In a democracy, public spending does not equate with ruthless, centralized government. Citizens are people, not serfs, and the state exists to serve their interests, not the other way around. But anti-statist prejudice in Canada and the U.S. has reached such extremes that debate over the merit of social welfare is anathematized. The quasi-religious embrace of low corporate taxes, corporate lawlessness, and social Darwinism for everyone else has reduced free citizens to economic inputs in a parasitic corporatocracy.
The public good, far from being the summum bonum of our society, has been reduced to an accidental by-product of private greed. So, exactly, how is our “democracy” any different from the repressive communist societies we once held in contempt?

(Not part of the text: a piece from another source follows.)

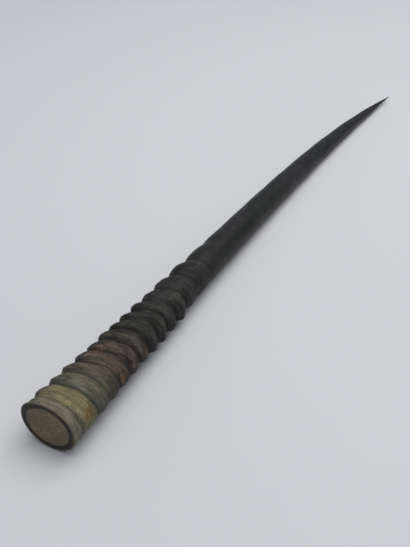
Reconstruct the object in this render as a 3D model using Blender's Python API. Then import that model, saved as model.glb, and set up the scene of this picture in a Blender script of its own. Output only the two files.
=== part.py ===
"""A gemsbok horn, cut off flat where the hair began and laid down on its inner side.

Metres, +Z up. The horn is first shaped along a gently bent spine that starts at the cut and runs
along +X, with its outer side up and its front, the convex side, toward +Y. It is then turned until
it rests on its rings and its shaft, with the origin on the surface under the middle of its box.

A place on the horn is given by its growth, counted in rings from the skull, and by its angle around
the spine, which is 0 on the outer side, a quarter turn on the front and negative on the back.
"""

import math

import bmesh
import bpy
from mathutils import Matrix, Vector

# The horn as a whole
HORN_LENGTH = 0.875  # along the spine, from the cut to the point
TIP_TURN = math.radians(-10.0)  # what the spine has turned at the point, toward the back
SHAFT_WIDTH = 0.0450  # thickness that the taper starts from
TAPER_BULGE = (0.41, 1.45)  # how much fuller than a plain cone the taper is
BASE_FLARE = 0.0071  # extra thickness at the cut
FLARE_REACH = 0.110  # how far the flare is felt along the horn
BASE_OVAL = 0.10  # the base is this share wider from front to back than from side to side
POINT_OVAL = 0.04
TIP_RADIUS = 0.0011
SMOOTH_TIP = 0.10  # the rings have no height within this distance of the point

# Where the rings are
RING_PITCH = 0.0183  # from valley to valley where a ring is nearest the skull
CUT_GROWTH = -0.55  # the cut passes this share of a ring below the first valley
WIDE_FROM = 8.5  # from this ring on each ring is longer than the one before
PITCH_GROWTH = 0.0028
SETTLING = 1.6  # rings that it takes from the square cut to the full lean
LEAN = (0.0086, 0.0095)  # half of how far a ring leans toward the point, low and high on the horn
LEAN_SIDE = math.radians(8.0)  # the side where a ring is nearest the skull
LEAN_RISE = (2.0, 7.0)
LEAN_FADE = (9.0, 13.5)
BOW = (0.0016, 0.0047)  # how far two opposite sides of a ring run ahead of the others
BOW_SIDE = math.radians(-29.0)
RING_WANDER = 0.0009  # how far a ring strays from an even slope
WANDER_TURN = 1.3  # how far round the horn the stray moves with each ring
WANDER_RISE = 1.5
WANDER_FADE = (11.0, 16.0)

# How the rings stand out, from valley to crest
HIGH_SIDE = math.radians(60.0)
FRONT_HEIGHT = (0.0047, 0.0050)  # near the skull, and at the last strong rings
FRONT_RISE = (5.0, 10.0)
FRONT_FADE = (11.0, 13.8)
BACK_HEIGHT = (0.0024, 0.0074)
BACK_RISE = (5.2, 7.6)
BACK_FADE = (8.8, 11.4)
BACK_POWER = 2.2  # how near the back the height of the back takes over
LAST_HEIGHT = 0.08  # share of the height that is left as a faint swelling on the shaft
SUNK_SHARE = 0.45  # share of the height that lies below the even surface, in the valleys
DOME_POWER = (1.0, 1.5)  # front rings are round domes, those at the back are more pointed
HEIGHT_VARIETY = 0.16
VARIETY_TURN = 2.4  # how far round the horn the highest place moves with each ring
VARIETY_START = 1.0

# How it lies
REST_ROLL = math.radians(-1.912)
REST_PITCH = math.radians(1.471)

# How finely it is cut into faces
SIDES = 32
RINGED_UP_TO = 14.0
STEPS_PER_RING = 8
STEPS_PER_SHAFT_RING = 4

HORN_COLOUR = (0.035, 0.033, 0.030, 1.0)
HORN_ROUGHNESS = 0.55


def smooth_step(value, low, high):
    """Nought below low, one above high, and an even curve between them."""
    share = min(max((value - low) / (high - low), 0.0), 1.0)
    return share * share * (3.0 - 2.0 * share)


def between(pair, share):
    return pair[0] + (pair[1] - pair[0]) * share


def front_distance(growth):
    """How far from the cut the growth lies, along the side where the rings are nearest the skull."""
    extra = max(growth - WIDE_FROM, 0.0)
    return RING_PITCH * (growth - CUT_GROWTH) + PITCH_GROWTH * extra**2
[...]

We used to boast that the free press was a defining characteristic of a democracy, that the press wasn’t merely a propaganda tool of the state. When I was in university, it was common to deride the Soviet daily newspaper Pravda as typical of false, inflammatory, distorted news. Yet we now know that the New York Times deliberately larded its Middle East reporting with false, inflammatory, distorted “news”—led by Pentagon stenographer Judith Miller—and these distortions were integral to selling unprovoked military aggression to the U.S. public.
Now, outright media fraud could become law. As columnist Juan Cole reports: “Two congressmen are attempting to insert a provision in the National Defense Authorization Act that would allow the Department of Defense to subject the U.S. domestic public to propaganda. The bipartisan amendment was introduced by Rep. Mac Thornberry from Texas and Rep. Adam Smith from Washington State.” Just how is our press superior to the state-controlled propaganda mill of the former Soviet Union?
The contrast at the top of this essay isn’t really a contrast at all. It’s a false dichotomy. Our democracy is mutating into “democratic totalitarianism” because our victory over fascists and communists has caused our governments to take over their totalitarian roles. It is March 23, 1933. We are at war, but this time the enemy is us, and the war we will fight will be a civil one.